I remember as a kid reading the Chinese comic book Lo Fu Ji (Lao Fu Zhi), it was a slap-stick reflection on the go-go years in Hong Kong, as seen through the eyes of the goateed local Lo Fu Ji and his pals, fat Mr Yam and slim Mr Bean (or the normal guy).

Apart from the tongue-in-cheek commentaries on the foolishness of the locals mimicking Westerners, every fourth cartoon panel had Lo Fu Ji trying to outwit or outrun a slack-jawed, zombie-like female ghost. At that time, this was considered good entertainment for little kids.

So, unlike the West, the Chinese don't romanticize ghosts and other demons. There's no hunky Twilight-like vampire carrying his hot-blooded date's handbag like a good Shanghai boyfriend. Ghosts are not something they want to have in their homes or worse still - upset at them.

Not so long ago, Chinese families made the pilgrimage to the countryside to celebrate the Qingming, or Tomb Sweeping, Festival with their relatives, both the living and the dead. To appease the spirits of their ancestors, food, fruit and roasted pork were offered at their graves, along with symbolic paper items like money, clothes, cars and houses burned as an offering.

Of course, this looked like a big block party to any unsuspecting passer-by with ad-hoc buffet tables assembled together with gravestones and cast-off planks of wood. After the prayers are recited, the family digs into the picnic offerings, with a game of cards or mahjong to follow.

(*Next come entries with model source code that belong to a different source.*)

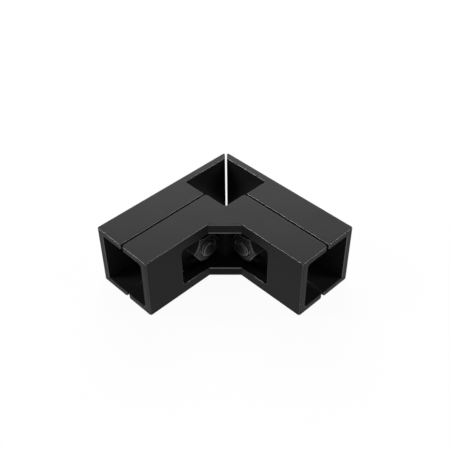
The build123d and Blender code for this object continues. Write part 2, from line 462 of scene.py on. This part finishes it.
# %% Read the screw's place from the frame
screw_low, screw_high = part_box("left_clamp_screw")
screw_length = screw_high[1] - screw_low[1]
screw_at = (screw_low[0] + screw_high[0]) / 2
HEAD_RADIUS = (screw_high[0] - screw_low[0]) / 2
HEAD_HEIGHT = 5.0 * MM
SHANK_RADIUS = 4.0 * MM
print("screw length", round(screw_length / MM, 2), "mm, head radius", round(HEAD_RADIUS / MM, 2), "mm")

# %% Draw one pitch of the thread
PITCH = 1.25 * MM
CREST_PLAY = 0.03 * MM
DEPTH_IN_PITCHES = 0.61
CREST_RADIUS = SHANK_RADIUS - CREST_PLAY
ROOT_RADIUS = CREST_RADIUS - DEPTH_IN_PITCHES * PITCH
ROOT_FLAT = PITCH / 4
CREST_FLAT = PITCH / 8
flank = (PITCH - ROOT_FLAT - CREST_FLAT) / 2
thread_depth = CREST_RADIUS - ROOT_RADIUS
bpy.ops.mesh.primitive_plane_add(size=PITCH)
thread = bpy.context.object
thread.name = "thread"
bpy.ops.object.mode_set(mode="EDIT")
bpy.ops.mesh.merge(type="CENTER")
bpy.ops.transform.translate(value=(ROOT_RADIUS, 0, 0))
for out, up in ((0, ROOT_FLAT), (thread_depth, flank), (0, CREST_FLAT), (-thread_depth, flank)):
    bpy.ops.mesh.extrude_vertices_move(TRANSFORM_OT_translate={"value": (out, 0, up)})
bpy.ops.object.mode_set(mode="OBJECT")
print("thread profile:", len(thread.data.vertices), "points, depth", round(thread_depth / MM, 3), "mm")

# %% Sweep it along its helix
STEPS_A_TURN = 64
WELD_DISTANCE = 0.001 * MM
turns = math.ceil(screw_length / PITCH) + 2
sweep = thread.modifiers.new("helix", "SCREW")
sweep.axis = "Z"
sweep.angle = math.tau
sweep.screw_offset = PITCH
sweep.iterations = turns
sweep.steps = sweep.render_steps = STEPS_A_TURN
sweep.use_merge_vertices = False
bpy.ops.object.modifier_apply(modifier=sweep.name)
bpy.ops.object.mode_set(mode="EDIT")
bpy.ops.mesh.select_all(action="SELECT")
bpy.ops.mesh.remove_doubles(threshold=WELD_DISTANCE)
bpy.ops.mesh.normals_make_consistent(inside=False)
bpy.ops.object.mode_set(mode="OBJECT")
print("swept thread:", turns, "turns,", len(thread.data.polygons), "faces")

# %% Pick a piece and settle it
def work_on(piece):
    """Make this the active piece, and the only one that is selected."""
    bpy.ops.object.select_all(action="DESELECT")
    bpy.context.view_layer.objects.active = piece
    piece.select_set(True)


def settle():
    """Put the selected piece's place, turn and scale into its mesh."""
    bpy.ops.object.transform_apply(location=True, rotation=True, scale=True)


# %% Trim it flat at both ends
CUT_PRECISION = 0.0001 * MM


def trim(piece, height, keep_above):
    """Cut a piece flat across at this height, drop one side and close the cut."""
    work_on(piece)
    bpy.ops.object.mode_set(mode="EDIT")
    bpy.ops.mesh.select_all(action="SELECT")
    bpy.ops.mesh.bisect(
        plane_co=(0, 0, height), plane_no=(0, 0, 1), use_fill=True, threshold=CUT_PRECISION,
        clear_inner=keep_above, clear_outer=not keep_above,
    )
    bpy.ops.object.mode_set(mode="OBJECT")


def open_edges(piece):
    """How many edges of the mesh don't join exactly two faces."""
    mesh = bmesh.new()
    mesh.from_mesh(piece.data)
    count = sum(not edge.is_manifold for edge in mesh.edges)
    mesh.free()
    return count


NECK = 1.2 * PITCH
shank_length = screw_length - HEAD_HEIGHT
step_height = PITCH / STEPS_A_TURN
thread_start = 2 * PITCH + step_height / 2
thread_length = math.floor((shank_length - NECK) / PITCH * STEPS_A_TURN) * step_height
trim(thread, thread_start, keep_above=True)
print("after the first cut:", open_edges(thread), "open edges")
trim(thread, thread_start + thread_length, keep_above=False)
print("trimmed thread:", round(thread.dimensions.z / MM, 2), "mm,", open_edges(thread), "open edges")
thread.location.z = NECK - thread_start
settle()

# %% [markdown]
# The end of a real screw has a chamfer that the thread runs out into. A blank with that
# chamfer is turned first, as on a lathe: a cylinder whose end edge is bevelled. Boolean
# Intersect then keeps only the thread that lies inside it.

# %% Start a turned piece and select its ends
UP, DOWN = 1, -1
NEARLY_STRAIGHT = 0.9


def add_cylinder(sides, radius, depth, middle):
    """A cylinder along Z, its middle at this height, left in edit mode."""
    bpy.ops.mesh.primitive_cylinder_add(
        vertices=sides, radius=radius, depth=depth, location=(0, 0, middle)
    )
    settle()
    bpy.ops.object.mode_set(mode="EDIT")
    return bpy.context.object


def select_end(piece, way):
    """In edit mode, select only the faces that face UP or DOWN."""
    bpy.ops.mesh.select_mode(type="FACE")
    bpy.ops.mesh.select_all(action="DESELECT")
    bpy.ops.object.mode_set(mode="OBJECT")
    for face in piece.data.polygons:
        face.select = way * face.normal.z > NEARLY_STRAIGHT
    bpy.ops.object.mode_set(mode="EDIT")


# %% Run the thread out in a chamfered end
TIP_CHAMFER = 0.9 * MM
ROUND_STEPS = 96


def combine(piece, tool, operation):
    """Apply an exact Boolean to a piece and delete the tool."""
    work_on(piece)
    step = piece.modifiers.new("boolean", "BOOLEAN")
    step.solver = "EXACT"
    step.operation = operation
    step.object = tool
    bpy.ops.object.modifier_apply(modifier=step.name)
    bpy.data.objects.remove(tool)


blank = add_cylinder(ROUND_STEPS, SHANK_RADIUS, shank_length, middle=shank_length / 2)
select_end(blank, UP)
bpy.ops.mesh.bevel(offset=TIP_CHAMFER, segments=1, affect="EDGES")
bpy.ops.object.mode_set(mode="OBJECT")
combine(thread, blank, "INTERSECT")
print("after the chamfer:", open_edges(thread), "open edges")

# %% [markdown]
# The head is another turned piece: a cylinder, with its outer edge rounded by a bevel of
# several segments. The six sided socket is cut by a Boolean with a six sided cylinder that
# ends in the point of a drill, and a short plain neck joins the head to the thread, which
# never runs right up to a head.

# %% Turn the head and cut its socket
HEAD_ROUNDING = 0.6 * MM
HEX_ACROSS_FLATS = 5.0 * MM
HEX_DEPTH = 2.8 * MM
NECK_OVER_ROOT = 0.2 * MM
NECK_OVERLAP = 0.1 * MM
DRILL_POINT = 0.6 * MM
DRILL_TAPER = 0.15
head = add_cylinder(ROUND_STEPS, HEAD_RADIUS, HEAD_HEIGHT, middle=-HEAD_HEIGHT / 2)
select_end(head, DOWN)
bpy.ops.mesh.bevel(offset=HEAD_ROUNDING, segments=4, affect="EDGES")
select_end(head, UP)
bpy.ops.mesh.inset(thickness=HEAD_RADIUS - ROOT_RADIUS - NECK_OVER_ROOT)
bpy.ops.mesh.extrude_region_move(TRANSFORM_OT_translate={"value": (0, 0, NECK + NECK_OVERLAP)})
bpy.ops.object.mode_set(mode="OBJECT")
hex_corner = HEX_ACROSS_FLATS / math.sqrt(3)
key = add_cylinder(6, hex_corner, 2 * HEX_DEPTH, middle=-HEAD_HEIGHT)
select_end(key, UP)
bpy.ops.mesh.extrude_region_move(TRANSFORM_OT_translate={"value": (0, 0, DRILL_POINT)})
bpy.ops.transform.resize(value=(DRILL_TAPER, DRILL_TAPER, 1))
bpy.ops.object.mode_set(mode="OBJECT")
combine(head, key, "DIFFERENCE")
combine(thread, head, "UNION")
print("whole screw:", len(thread.data.polygons), "faces,", open_edges(thread), "open edges")

# %% [markdown]
# Both screws are the same right handed screw, so the second is a copy with its own mesh,
# turned and not mirrored. The left one points along Y and the right one along X.

# %% Place both screws
SMOOTH_ANGLE = math.radians(28)
work_on(thread)
bpy.ops.object.shade_smooth_by_angle(angle=SMOOTH_ANGLE)
bpy.ops.object.duplicate(linked=False)
second_screw = bpy.context.object
seat = screw_low[1] + HEAD_HEIGHT
places = (
    (thread, "left", (-math.pi / 2, 0, 0), (screw_at, seat, middle_height)),
    (second_screw, "right", (0, math.pi / 2, 0), (seat, screw_at, middle_height)),
)
for screw, side, turn, place in places:
    work_on(screw)
    screw.name = f"{side}_threaded_screw"
    screw.data.name = screw.name
    screw.rotation_euler = turn
    screw.location = place
    settle()
    paint(screw, black_steel)
    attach(screw, "root")
    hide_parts(f"{side}_clamp_screw")
    print(screw.name, "faces", len(screw.data.polygons))

# %% [markdown]
# ## The last settings
#
# The view transform is Standard, so a colour on the screen is the colour in the scene.

# %% Finish
bpy.context.scene.view_settings.view_transform = "Standard"
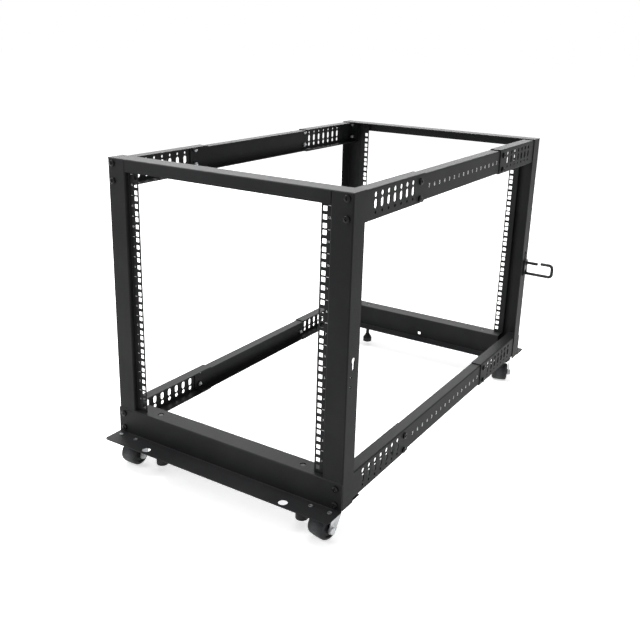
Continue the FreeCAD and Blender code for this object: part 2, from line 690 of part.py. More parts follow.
def make_caster_fork(end, side):
    # A round crown on the swivel pin, two tapered legs and the axle with its nuts.
    body = new_body(f"caster_fork_{end}_{side}")
    crown = new_sketch(body, "Crown", "XY", -CROWN_TOP)
    draw_circle(crown, ZERO, ZERO, S["raceDiameter"])
    pad(body, "CrownSheet", crown, S["plateGauge"], reverse=True)

    axle_y = -S["trail"]
    end_low = AXLE_DOWN + S["legEnd"]
    legs = new_sketch(body, "LegOutline", "YZ")
    draw_polygon(legs, [
        (-S["legFront"], -CROWN_TOP), (S["legRear"], -CROWN_TOP),
        (S["legRear"], -CROWN_LOW - S["legShoulder"]), (axle_y + S["legEnd"], -end_low),
        (axle_y - S["legEnd"], -end_low), (-S["legFront"], -CROWN_LOW - S["legShoulder"]),
    ])
    outer_width = S["legGap"] + S["plateGauge"] * 2
    leg_block = pad(body, "LegSheet", legs, outer_width, both_ways=True)
    tips = [(axle_y + S["legEnd"], -end_low), (axle_y - S["legEnd"], -end_low)]
    round_edges(body, "LegTips", leg_block, ALONG_X, tips, S["legTipRound"])

    gap = new_sketch(body, "WheelRoom", "XY", -CROWN_LOW)
    half_gap = S["legGap"] / 2
    reach = S["trail"] + S["wheelDiameter"]
    draw_rectangle(gap, -half_gap, half_gap, -reach, reach)
    pocket(body, "WheelRoomCut", gap)

    pin_hole = new_sketch(body, "PinHole", "XY")
    draw_circle(pin_hole, ZERO, ZERO, S["kingpin"] + S["pinPlay"] * 2)
    pocket(body, "PinHoleCut", pin_hole, both_ways=True)

    axle = new_sketch(body, "Axle", "YZ")
    draw_circle(axle, axle_y, -AXLE_DOWN, S["axle"])
    pad(body, "AxleRod", axle, outer_width, both_ways=True)
    half_outer = outer_width / 2
    for name, offset, reverse in (("Head", half_outer, False), ("Nut", -half_outer, True)):
        hexagon = new_sketch(body, f"Axle{name}", "YZ", offset)
        draw_hexagon(hexagon, axle_y, -AXLE_DOWN, S["axleHead"])
        pad(body, f"Axle{name}Body", hexagon, S["axleHeadHeight"], reverse=reverse)
    across, along = caster_place(end, side)
    turn_about_upright(body, FORK_TURNS[end, side])
    place(body, across, along, CASTER_HEIGHT)
    return body


def make_caster_wheel(end, side):
    # A turned wheel: tread with rounded edges, recessed sides and a hub on the axle.
    body = new_body(f"caster_wheel_{end}_{side}")
    tread = S["treadWidth"] / 2
    web = tread - S["rimRecess"]
    hub_end = S["legGap"] / 2 - S["seatGap"]
    bore = S["axle"] / 2 + S["pinPlay"]
    rim = S["rimDiameter"] / 2
    hub = S["hubDiameter"] / 2
    outer = S["wheelDiameter"] / 2
    round_start = outer - S["treadRound"]
    round_side = tread - S["treadRound"]
    profile = new_sketch(body, "Profile", "XZ")
    draw_polygon(profile, [
        (-hub_end, bore), (hub_end, bore), (hub_end, hub), (web, hub), (web, rim),
        (tread, rim), (tread, round_start), (round_side, outer), (-round_side, outer),
        (-tread, round_start), (-tread, rim), (-web, rim), (-web, hub), (-hub_end, hub),
    ])
    turned = body.newObject("PartDesign::Revolution", "Turned")
    turned.Profile = profile
    turned.ReferenceAxis = (profile, ["H_Axis"])
    turned.Angle = 360
    across, along = caster_place(end, side)
    turn = FORK_TURNS[end, side]
    across = across + S["trail"] * sine(turn)
    along = along - S["trail"] * cosine(turn)
    turn_about_upright(body, turn)
    place(body, across, along, S["wheelDiameter"] / 2)
    return body


def bent_wire(corners, radii):
    # Straight runs joined by tangent arcs, one radius for each inner corner.
    edges = []
    start = corners[0]
    for before, corner, after, radius in zip(corners, corners[1:], corners[2:], radii):
        into = (corner - before).normalize()
        out = (after - corner).normalize()
        half_turn = into.getAngle(out) / 2
        arc_start = corner - into * radius * math.tan(half_turn)
        arc_end = corner + out * radius * math.tan(half_turn)
        centre = corner + (out - into).normalize() * radius / math.cos(half_turn)
        middle = centre + (corner - centre).normalize() * radius
        edges.append(Part.LineSegment(start, arc_start).toShape())
        edges.append(Part.Arc(arc_start, middle, arc_end).toShape())
        start = arc_end
    edges.append(Part.LineSegment(start, corners[-1]).toShape())
    return Part.Wire(edges)


def make_wire(corners, radii, diameter):
    section = Part.Wire(Part.makeCircle(diameter / 2, corners[0], corners[1] - corners[0]))
    return bent_wire(corners, radii).makePipeShell([section], True, False)


def make_cable_hook():
    # A plate screwed to the post's side wall. A short stub and a bent wire are welded to
    # it and leave a gap between their ends.
    wire = S["hookWire"].number
    wall = HALF_WIDTH.number
    thickness = S["hookPlateGauge"].number
    weld = wall + thickness / 2
    reach = wall + S["hookReach"].number - wire / 2
    gap_start = wall + S["hookGapStart"].number
    gap_end = gap_start + S["hookGap"].number
    top = S["hookHeight"].number / 2
    stub_height = top - S["hookFlare"].number
    height = S["hookPlate"].number
    width = S["hookPlateWidth"].number
    plate = Part.makeBox(
        thickness, width, height, FreeCAD.Vector(wall, -width / 2, -height / 2)
    )
    hole = S["hookHoleDiameter"].number / 2
    for side in (-1, 1):
        centre = FreeCAD.Vector(wall, 0, S["hookHoleSpacing"].number * side / 2)
        plate = plate.cut(Part.makeCylinder(hole, thickness, centre, ALONG_X))
    stub = make_wire(
        [FreeCAD.Vector(weld, 0, stub_height), FreeCAD.Vector(gap_start, 0, stub_height)],
        [], wire,
    )
    bend = S["hookBend"].number
    loop = make_wire(
        [
            FreeCAD.Vector(weld, 0, -top), FreeCAD.Vector(reach, 0, -top),
            FreeCAD.Vector(reach, 0, top), FreeCAD.Vector(gap_end, 0, top),
        ],
        [bend, bend], wire,
    )
    hook = doc.addObject("Part::Feature", "cable_hook")
    hook.Label = "cable_hook"
    hook.Shape = plate.fuse([stub, loop])
    bind(hook, "Placement.Base.x", MIDDLE_X)
    bind(hook, "Placement.Base.y", HALF_DEPTH - POST_OUTER_Y - S["hookHoleInset"])
    middle = UNITS_TOP_Z - S["hookHoleBelowTop"] - S["hookHoleSpacing"] / 2
    bind(hook, "Placement.Base.z", middle)
    return hook


pieces = []
for end in ENDS:
    pieces.append(make_top_bar(end))
    pieces.append(make_base_beam(end))
    for side in SIDES:
        pieces.append(make_post(end, side))
        pieces.append(make_rail_bracket("top", TOP_RAIL_Z, end, side))
        pieces.append(make_rail_bracket("low", LOW_RAIL_Z, end, side))
        pieces.append(make_levelling_foot(end, side))
        pieces.append(make_caster_plate(end, side))
        pieces.append(make_caster_fork(end, side))
        pieces.append(make_caster_wheel(end, side))
for side in SIDES:
    pieces.append(make_rail_slide("top", TOP_RAIL_Z, side))
    pieces.append(make_rail_slide("low", LOW_RAIL_Z, side))
pieces.append(make_cable_hook())
doc.recompute()

for feature in doc.Objects:
    if "Invalid" in feature.State or "Error" in feature.State:
        raise RuntimeError(f"{feature.Label} failed: {feature.State}")
for piece in pieces:
    if piece.Shape.isNull() or not piece.Shape.isValid():
        raise RuntimeError(f"{piece.Label} has no valid shape")

os.makedirs("parts", exist_ok=True)
for piece in pieces:
    piece.Shape.exportStep(f"parts/{piece.Label}.step")
    print(f"{piece.Label}: {piece.Shape.Volume:.0f} mm3, {len(piece.Shape.Solids)} solid(s)")
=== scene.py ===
import json
import math
import bpy
import numpy as np
from mathutils import Matrix, Vector


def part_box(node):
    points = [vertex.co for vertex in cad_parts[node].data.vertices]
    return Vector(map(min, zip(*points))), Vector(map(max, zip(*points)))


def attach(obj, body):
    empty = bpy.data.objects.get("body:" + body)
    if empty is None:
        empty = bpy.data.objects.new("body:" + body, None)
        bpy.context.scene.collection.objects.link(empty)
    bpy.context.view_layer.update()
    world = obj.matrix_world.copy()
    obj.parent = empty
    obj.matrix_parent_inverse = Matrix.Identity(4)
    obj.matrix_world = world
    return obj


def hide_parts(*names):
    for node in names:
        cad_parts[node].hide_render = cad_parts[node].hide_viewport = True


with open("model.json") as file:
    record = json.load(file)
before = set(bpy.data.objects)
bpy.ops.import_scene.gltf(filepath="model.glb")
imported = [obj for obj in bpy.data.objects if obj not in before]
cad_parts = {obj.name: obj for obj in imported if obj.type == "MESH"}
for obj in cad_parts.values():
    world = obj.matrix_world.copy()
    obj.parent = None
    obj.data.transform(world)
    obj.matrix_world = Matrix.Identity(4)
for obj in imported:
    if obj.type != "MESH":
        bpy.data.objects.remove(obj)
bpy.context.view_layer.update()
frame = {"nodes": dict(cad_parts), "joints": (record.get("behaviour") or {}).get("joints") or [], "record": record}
nodes = frame["nodes"]
print("frame loaded:", len(nodes), "nodes")

sides = {"left": -1, "right": 1}
ends = {"front": -1, "rear": 1}
corners = [(end, side) for end in ends for side in sides]
railLevels = ("topRail", "lowRail")

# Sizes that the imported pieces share, in metres. The rest is read from their boxes.
sheet = {
    "gauge": 0.002,
    "unitPitch": 0.04445,
    "unitCount": 12,
    "unitsAboveBeam": 0.0066,  # the lowest unit's edge above the beam
    "railRecess": 0.011,  # the drilled flange behind the post's end wall
}


def measureRack():
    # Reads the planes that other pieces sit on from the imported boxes.
    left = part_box("post_front_left")[0].x
    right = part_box("post_front_right")[1].x
    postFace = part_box("post_rear_right")[1].y
    beamLow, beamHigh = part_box("base_beam_front")
    topLow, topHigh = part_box("rail_bracket_top_front_right")
    lowLow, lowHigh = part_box("rail_bracket_low_front_right")
    unitsBottom = beamHigh.z + sheet["unitsAboveBeam"]
    return {
        "middleX": (right + left) / 2,
        "halfWidth": (right - left) / 2,
        "postFaceY": postFace,
        "beamFaceY": postFace + sheet["gauge"],
        "beamTop": beamHigh.z,
        "beamFoot": beamLow.z,
        "footTop": beamLow.z + sheet["gauge"],
        "unitsBottom": unitsBottom,
        "unitsTop": unitsBottom + sheet["unitPitch"] * sheet["unitCount"],
        "topRail": (topLow.z + topHigh.z) / 2,
        "lowRail": (lowLow.z + lowHigh.z) / 2,
        "bracketEnd": abs(topHigh.y),
    }


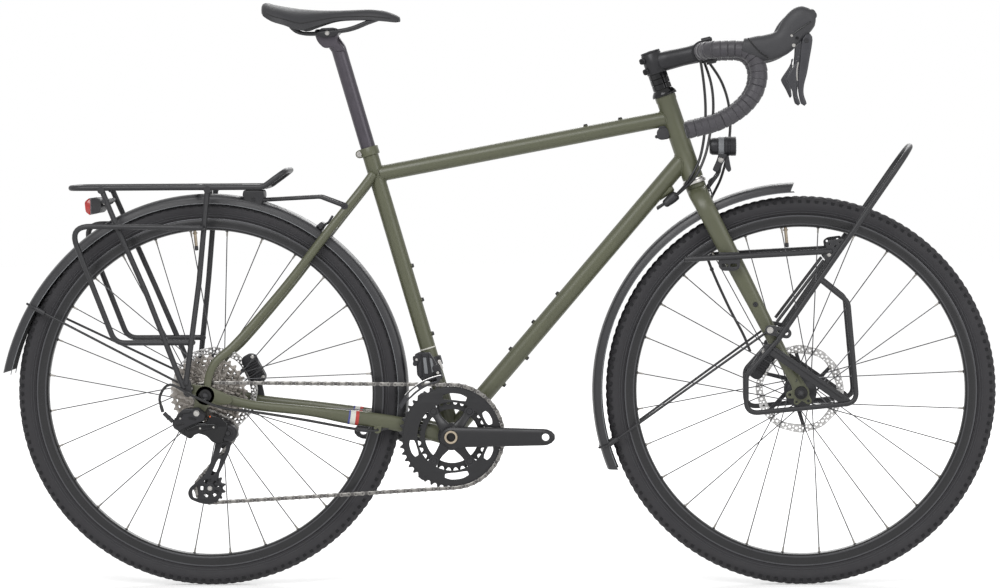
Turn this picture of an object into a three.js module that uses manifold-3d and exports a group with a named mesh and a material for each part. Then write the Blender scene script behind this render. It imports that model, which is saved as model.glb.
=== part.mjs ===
// A touring bicycle: a steel frame and fork, mudguards, a rear carrier, a low front carrier and a lamp.
// Lengths are millimetres and angles are degrees. +X is forwards, +Y is the rider's left, +Z is up.
// The origin is on the ground, at the middle of the bicycle's length and width.

import * as THREE from "three";
import { mergeVertices } from "three/addons/utils/BufferGeometryUtils.js";
import Module from "manifold-3d";

const wasm = await Module();
wasm.setup();

// Fits shared by every piece
const SEAT_GAP = 0.3;
const WELD_GAP = 0.3;
const RUNNING_GAP = 0.5;
const CUP_GAP = 1;
const CUT_OVERRUN = 4;
const MERGE_DISTANCE = 1e-4;

// Facets of round forms
const WHEEL_FACETS = 32;
const DISC_FACETS = 24;
const HUB_FACETS = 12;
const TUBE_SIDES = 10;
const SLIM_SIDES = 6;
const WIRE_SIDES = 6;
const BAR_SIDES = 8;
const HOSE_SIDES = 6;
const BEND_PIECES = 2;
const HOOP_PIECES = 3;
const LINK_PIECES = 3;

// Wheels
const TYRE_RADIUS = 352.3;
const TYRE_WIDTH = 40;
const TREAD_WIDTH = 14;
const RIM_RADIUS = 317;
const RIM_DEPTH = 22.5;
const RIM_WIDTH = 25;
const RIM_CROWN_WIDTH = 11;
const RIM_WALL_SHARE = 0.62;
const TYRE_SHOULDER_SHARES = [1, 0.56];
const VALVE_LENGTH = 36;
const VALVE_RADIUS = 3;
const SPOKE_COUNT = 24;
const SPOKE_RADIUS = 1;
const VALVE_ANGLE = 7;
const SPOKE_SIDES = 3;
const SPOKE_CROSSINGS = 3;
const WHEELBASE = 1068;

// Hubs and thru axles
const AXLE_RADIUS = 6;
const AXLE_HEAD_RADIUS = 12.5;
const AXLE_HEAD_LENGTH = 4.5;
const AXLE_HEX_RADIUS = 4.2;
const AXLE_HEX_DEPTH = 3;
const FRONT_HUB_WIDTH = 100;
const REAR_HUB_WIDTH = 142;
const FLANGE_RADIUS = 29;
const FLANGE_THICKNESS = 6;
const SPOKE_CIRCLE_RADIUS = 24;
const SPOKE_ROOT_OFFSET = 0.8;
const SPOKE_LACING = 1.15;
const FLANGE_FACETS = SPOKE_COUNT / 2;
const DYNAMO_RADIUS = 26;
const FRONT_FLANGE_SPREAD = 27;
const REAR_SHELL_RADIUS = 13;
const REAR_FLANGE_RIGHT = 15.5;
const REAR_FLANGE_LEFT = 33;
const HUB_CAP_RADIUS = 9.5;
const DRIVE_SLEEVE_RADIUS = 8.3;

// Brake rotors and callipers
const ROTOR_RADIUS = 80;
const ROTOR_TRACK = 14;
const ROTOR_THICKNESS = 1.8;
const ROTOR_BORE_RADIUS = 17.4;
const ROTOR_CARRIER_RADIUS = 24;
const ROTOR_ARM_WIDTH = 7;
const ROTOR_ARMS = 6;
const ROTOR_INSET_FRONT = 10.5;
const ROTOR_INSET_REAR = 15.3;
const CALLIPER_LENGTH = 58;
const CALLIPER_HEIGHT = 28;
const CALLIPER_INSIDE = 11;
const CALLIPER_OUTSIDE = 16;
const FRONT_CALLIPER_ANGLE = 147;
const REAR_CALLIPER_ANGLE = 28;
const CALLIPER_REACH = 83;
const CALLIPER_FOOT_RADIUS = 7;
const CALLIPER_CHAMFER = 7;
const PAD_GAP = 1.2;
const FRONT_CALLIPER_FOOT = [-44, 418];
const REAR_CALLIPER_FOOT = [84, 338];

// Frame layout
const CHAINSTAY_LENGTH = 448;
const BOTTOM_BRACKET_DROP = 77;
const SEAT_ANGLE = 73.85;
const HEAD_ANGLE = 71.5;
const SEAT_TUBE_LENGTH = 541;
const HEAD_TUBE_LENGTH = 157;
const TOP_TUBE_ON_SEAT_TUBE = 490;
const TOP_TUBE_BELOW_HEAD_TOP = 41;
const DOWN_TUBE_ABOVE_HEAD_BOTTOM = 41;
const DOWN_TUBE_ABOVE_BRACKET = 5;
const SEAT_TUBE_WALL = 0.6;
const TOP_TUBE_RADIUS = 14.3;
const DOWN_TUBE_RADIUS = 15.9;
const HEAD_TUBE_WALL = 2.2;
const HEAD_TUBE_CLEARANCE = 1.5;
const HEAD_LIP = 0.9;
const HEAD_LIP_HEIGHT = 9;
const BOSS_RADIUS = 4;
const BOSS_HEIGHT = 2.6;
const BOTTLE_BOSS_SPACING = 64;
const TOP_TUBE_BOSSES = [156, 92.5];
const UPPER_BOSS_SHARES = [2.85, 3.85, 4.9];
const LOWER_BOSS_SHARES = [1.95, 2.95];
const SEAT_TUBE_BOSS_SHARES = [2.9, 3.9, 4.9];
const PORT_BELOW_HEAD = 62;
const PORT_LENGTH = 32;
const PORT_RADIUS = 9;
const BAND_ON_SEAT_TUBE = 161;
const BAND_HEIGHT = 5;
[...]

Westerners find it harder to accept the notion that ghosts walk among us. For them, the supernatural is relegated to popcorn movies or, such a case as the US TV show Ghost Whisperer, where do-gooder humans take on the unlikely role of ectoplasm afterlife counselors.

With today's absolute-reliance on empirical evidence and logical reasoning, ghosts and the supernatural are the realm of supermarket tabloids and the crazy second cousin that never gets invited to family reunions.

But what if the Hong Kong locals and their southern cousins in Guangdong and Taiwan are right? Is their acknowledgement of the spirit world and their continued offerings actually attracting ghosts? Are we able to distinguish the truly paranormal from the merely placebo? For many Chinese, it's not a matter of "if" but "when".

The Hungry Ghost Festival held in the seventh lunar month is the annual week when the gates of hell are let loose and much like in the movie Ghostbusters, ghosts and spirits are free to wreak havoc, possess small children and drown swimmers if they aren't satisfied with the delicious offerings from the living.

So whether the partition between us and the supernatural is more permeable than we'd like to believe, one thing's for sure, with the $500 trillion Bank of Hell notes burned as an offering, inflation in the afterlife is a real killer.